SET EXERCISE: Look through the material below and copy exactly the lines from the line with "Continue the Blender" to the line with "return (way * normals).sum(axis=1)", those two lines included.

— begin —

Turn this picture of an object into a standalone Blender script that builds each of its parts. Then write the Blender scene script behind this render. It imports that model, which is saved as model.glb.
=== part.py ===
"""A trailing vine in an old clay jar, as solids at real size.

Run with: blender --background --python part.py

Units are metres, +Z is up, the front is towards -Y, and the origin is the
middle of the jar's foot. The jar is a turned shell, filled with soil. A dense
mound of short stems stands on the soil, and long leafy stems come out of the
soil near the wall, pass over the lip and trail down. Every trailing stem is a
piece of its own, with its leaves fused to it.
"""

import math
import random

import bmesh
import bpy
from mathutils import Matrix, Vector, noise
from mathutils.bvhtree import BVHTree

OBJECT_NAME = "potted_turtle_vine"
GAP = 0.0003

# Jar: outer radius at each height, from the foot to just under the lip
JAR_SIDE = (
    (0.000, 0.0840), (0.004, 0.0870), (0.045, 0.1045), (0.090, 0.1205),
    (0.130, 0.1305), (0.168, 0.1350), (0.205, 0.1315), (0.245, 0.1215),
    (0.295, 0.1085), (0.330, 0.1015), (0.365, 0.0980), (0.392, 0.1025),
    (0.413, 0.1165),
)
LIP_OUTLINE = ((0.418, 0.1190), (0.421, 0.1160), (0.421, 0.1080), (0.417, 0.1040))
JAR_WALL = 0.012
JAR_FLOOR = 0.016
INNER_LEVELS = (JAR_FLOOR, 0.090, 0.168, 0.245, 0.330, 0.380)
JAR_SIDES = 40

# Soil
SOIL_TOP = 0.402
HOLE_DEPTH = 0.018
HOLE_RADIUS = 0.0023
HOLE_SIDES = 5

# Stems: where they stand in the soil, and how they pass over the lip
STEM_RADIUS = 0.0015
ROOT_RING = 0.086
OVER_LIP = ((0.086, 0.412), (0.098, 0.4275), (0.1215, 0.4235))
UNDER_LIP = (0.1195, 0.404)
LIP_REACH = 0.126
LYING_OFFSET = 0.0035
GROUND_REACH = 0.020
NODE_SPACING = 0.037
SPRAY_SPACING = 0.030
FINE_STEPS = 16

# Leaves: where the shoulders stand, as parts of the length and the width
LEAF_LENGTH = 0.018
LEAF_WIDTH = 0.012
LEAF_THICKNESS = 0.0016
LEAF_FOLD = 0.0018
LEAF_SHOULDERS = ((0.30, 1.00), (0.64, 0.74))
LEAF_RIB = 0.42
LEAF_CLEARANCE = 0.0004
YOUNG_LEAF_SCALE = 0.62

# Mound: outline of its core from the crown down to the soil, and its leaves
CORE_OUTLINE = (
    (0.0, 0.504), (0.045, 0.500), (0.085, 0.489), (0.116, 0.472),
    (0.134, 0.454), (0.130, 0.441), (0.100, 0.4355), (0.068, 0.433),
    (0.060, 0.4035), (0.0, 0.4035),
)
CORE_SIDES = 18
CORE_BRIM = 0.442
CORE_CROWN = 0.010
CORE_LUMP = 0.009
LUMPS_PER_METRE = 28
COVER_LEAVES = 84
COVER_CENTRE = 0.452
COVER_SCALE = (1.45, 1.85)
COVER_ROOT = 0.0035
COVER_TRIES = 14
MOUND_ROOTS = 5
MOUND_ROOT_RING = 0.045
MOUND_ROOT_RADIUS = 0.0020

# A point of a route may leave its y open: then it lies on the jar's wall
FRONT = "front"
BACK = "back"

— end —
— begin —

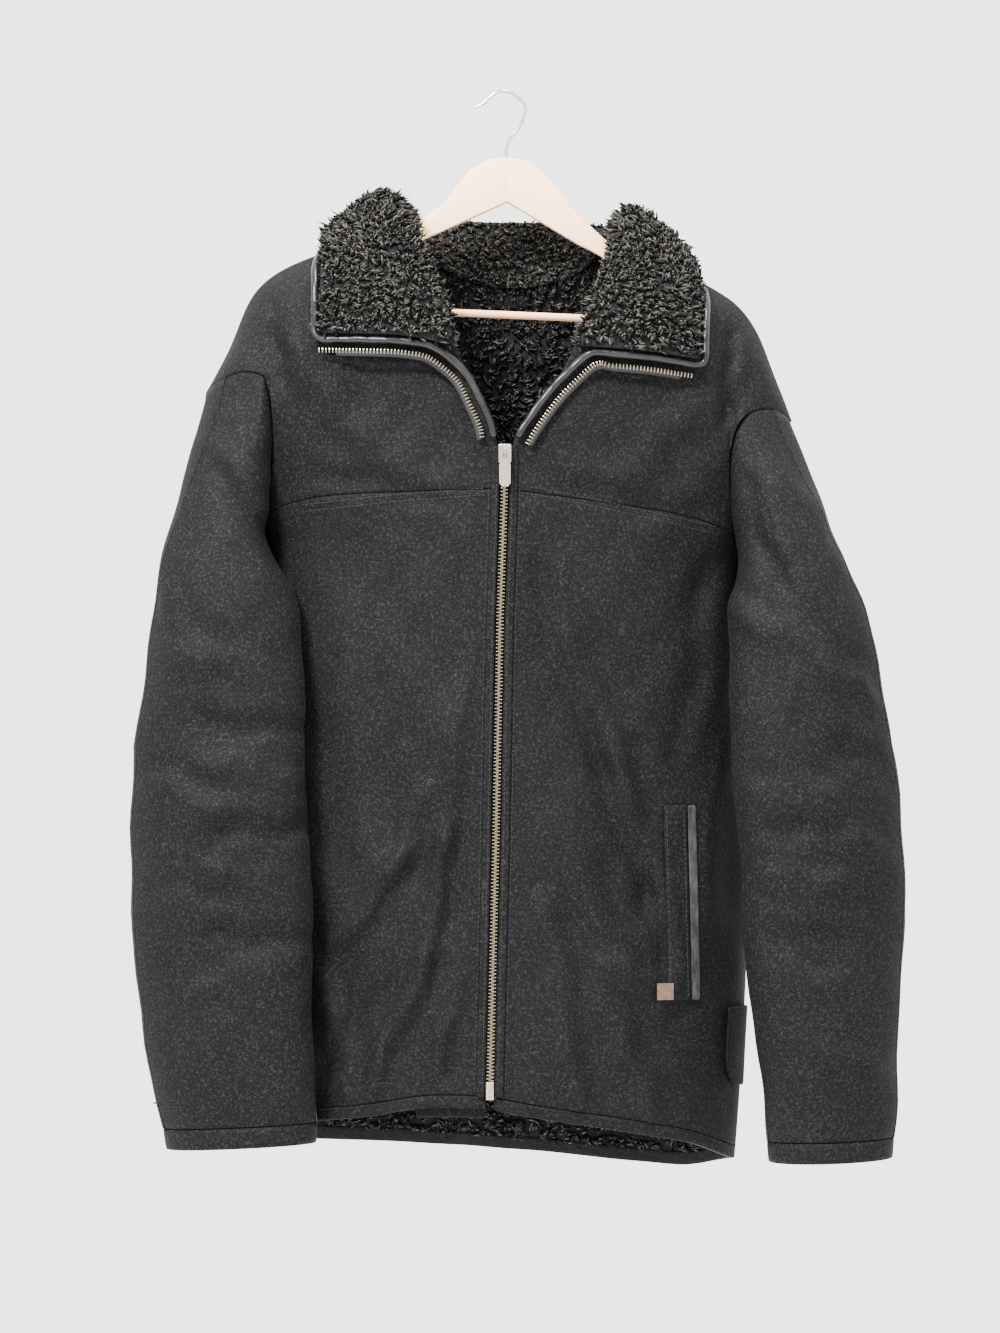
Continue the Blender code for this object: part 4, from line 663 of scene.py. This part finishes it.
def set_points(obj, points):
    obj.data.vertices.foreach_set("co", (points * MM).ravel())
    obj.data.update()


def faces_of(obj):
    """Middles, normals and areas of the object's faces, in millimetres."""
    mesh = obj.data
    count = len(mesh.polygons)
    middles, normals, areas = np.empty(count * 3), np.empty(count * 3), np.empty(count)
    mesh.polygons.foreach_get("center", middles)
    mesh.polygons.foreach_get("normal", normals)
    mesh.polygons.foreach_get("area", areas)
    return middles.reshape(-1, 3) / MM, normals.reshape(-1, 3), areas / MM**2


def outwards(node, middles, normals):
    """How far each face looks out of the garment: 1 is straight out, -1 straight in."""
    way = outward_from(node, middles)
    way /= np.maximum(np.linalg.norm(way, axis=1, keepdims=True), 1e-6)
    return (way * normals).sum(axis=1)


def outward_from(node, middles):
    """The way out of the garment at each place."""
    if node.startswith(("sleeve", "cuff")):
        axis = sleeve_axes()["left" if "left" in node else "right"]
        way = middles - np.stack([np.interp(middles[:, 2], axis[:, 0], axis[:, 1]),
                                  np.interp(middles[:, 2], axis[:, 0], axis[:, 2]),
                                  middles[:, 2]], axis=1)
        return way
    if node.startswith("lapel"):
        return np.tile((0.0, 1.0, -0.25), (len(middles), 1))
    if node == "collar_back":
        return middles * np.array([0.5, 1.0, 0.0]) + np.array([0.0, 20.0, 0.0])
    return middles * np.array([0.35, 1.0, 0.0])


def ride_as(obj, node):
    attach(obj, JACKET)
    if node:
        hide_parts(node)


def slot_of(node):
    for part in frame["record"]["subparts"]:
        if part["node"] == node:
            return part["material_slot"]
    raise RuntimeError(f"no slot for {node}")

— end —

ANSWER TO THIS PROBLEM:
Continue the Blender code for this object: part 4, from line 663 of scene.py. This part finishes it.
def set_points(obj, points):
    obj.data.vertices.foreach_set("co", (points * MM).ravel())
    obj.data.update()


def faces_of(obj):
    """Middles, normals and areas of the object's faces, in millimetres."""
    mesh = obj.data
    count = len(mesh.polygons)
    middles, normals, areas = np.empty(count * 3), np.empty(count * 3), np.empty(count)
    mesh.polygons.foreach_get("center", middles)
    mesh.polygons.foreach_get("normal", normals)
    mesh.polygons.foreach_get("area", areas)
    return middles.reshape(-1, 3) / MM, normals.reshape(-1, 3), areas / MM**2


def outwards(node, middles, normals):
    """How far each face looks out of the garment: 1 is straight out, -1 straight in."""
    way = outward_from(node, middles)
    way /= np.maximum(np.linalg.norm(way, axis=1, keepdims=True), 1e-6)
    return (way * normals).sum(axis=1)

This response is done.